John Scalzi on Ken Liu:
2015 has been a magnificent year for novel debuts in the SF/F genre—names like Seth Dickinson, Fran Wilde, Ilana Myer and Zen Cho, to name just a few, are ones you’ll be hearing from for years—but the debut that held the most interest to me this year was The Grace of Kings by Ken Liu. Liu has already racked up major awards in the genre for his short fiction (and translated this year’s Hugo winner, The Three-Body Problem), so I was curious how he would handle the longer story format. Well, he stuck the landing, with an epic fantasy full of detail, intrigue and deep, crunchy thoughts. Liu is just ridiculously talented, basically, and this book is terrific. —John Scalzi
Kevin Hearne on C.A. Higgins:
It’s rare to find a tale penned by a physicist that avoids the lure of excessive math and focuses on strong storytelling. In Lightless, Higgins gives us the science in agreeable bites but doesn’t neglect the tensions between characters on the Ananke, an experimental spacecraft boarded by saboteurs with a political agenda. I was riveted by the tiny crew’s struggle to deal with the crisis, delighted that it’s set in our own solar system, and thrilled by the twist at the end. I’m an instant fan and looking forward to more from Ms. Higgins! —Kevin Hearne
Richard Kadrey on Daniel José Older:
Before becoming a full-time writer, Daniel José Older worked for a decade as a New York City paramedic, easily making him more interesting than 90 percent of the other writers you’ll find here (including me). Half-Resurrection Blues, the first book in his Bone Street Rumba urban fantasy series, follows Carlos Delacruz, a member of the New York Council of the Dead and an inbetweener: someone who walks the line between life and death.
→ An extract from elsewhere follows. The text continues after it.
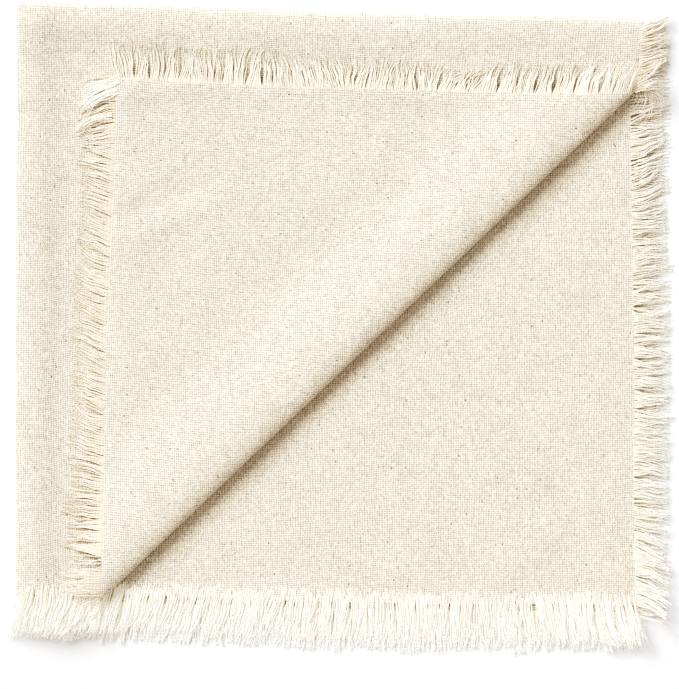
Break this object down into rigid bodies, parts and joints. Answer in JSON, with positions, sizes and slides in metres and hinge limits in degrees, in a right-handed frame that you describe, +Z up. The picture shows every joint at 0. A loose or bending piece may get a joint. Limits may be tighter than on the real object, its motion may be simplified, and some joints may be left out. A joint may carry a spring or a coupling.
{
  "type": "folded cloth napkin",
  "caption": "Square linen-look napkin with frayed fringe, folded in quarters and lying flat, its top layer's loose corner folded back over the diagonal in a soft roll.",
  "frame": {"origin": "middle of the underside's bounding rectangle, on the surface that the napkin lies on", "axes": "+Z up out of the stack, -X the side with the first fold, +Y the side with the second fold, so the open fringed sides face +X and -Y; the diagonal roll runs from the -X -Y corner to the +X +Y corner"},
  "size_m": [0.2648, 0.2616, 0.0133],
  "materials": {
    "linen_cloth": "matt plain weave with slubs",
    "fringe_yarn": "matt frayed yarn"
  },
  "bodies": {
    "root": {"cloth": "linen_cloth", "fringe_flap_top": "fringe_yarn", "fringe_flap_left": "fringe_yarn", "fringe_top_sheet_bottom": "fringe_yarn", "fringe_top_sheet_right": "fringe_yarn", "fringe_second_bottom": "fringe_yarn", "fringe_second_right": "fringe_yarn", "fringe_third_bottom": "fringe_yarn", "fringe_third_right": "fringe_yarn", "fringe_base_bottom": "fringe_yarn", "fringe_base_right": "fringe_yarn"}
  },
  "joints": []
}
In the novel, Delacruz faces off against a sorcerer bent on killing earthly spirits and opening our world to the Underworld, but it’s Older’s prose and Delacruz’s voice that’s the real star here. Older writes like the city—its dirty concrete, its bodegas and bars, its mix of people and cultures, and the secrets that lie in an urban park.
His young adult novel, Shadowshaper, brings us Brooklyn through the eyes of Sierra Santiago, a young woman still working out her life and her art when she runs headlong into a supernatural world she’s not prepared for. Shadowshaper not only brings us a powerful young heroine, but shows us a fresh depiction of art-infused city-centric magic. It’s not surprising that the book was nominated for a Kirkus Prize.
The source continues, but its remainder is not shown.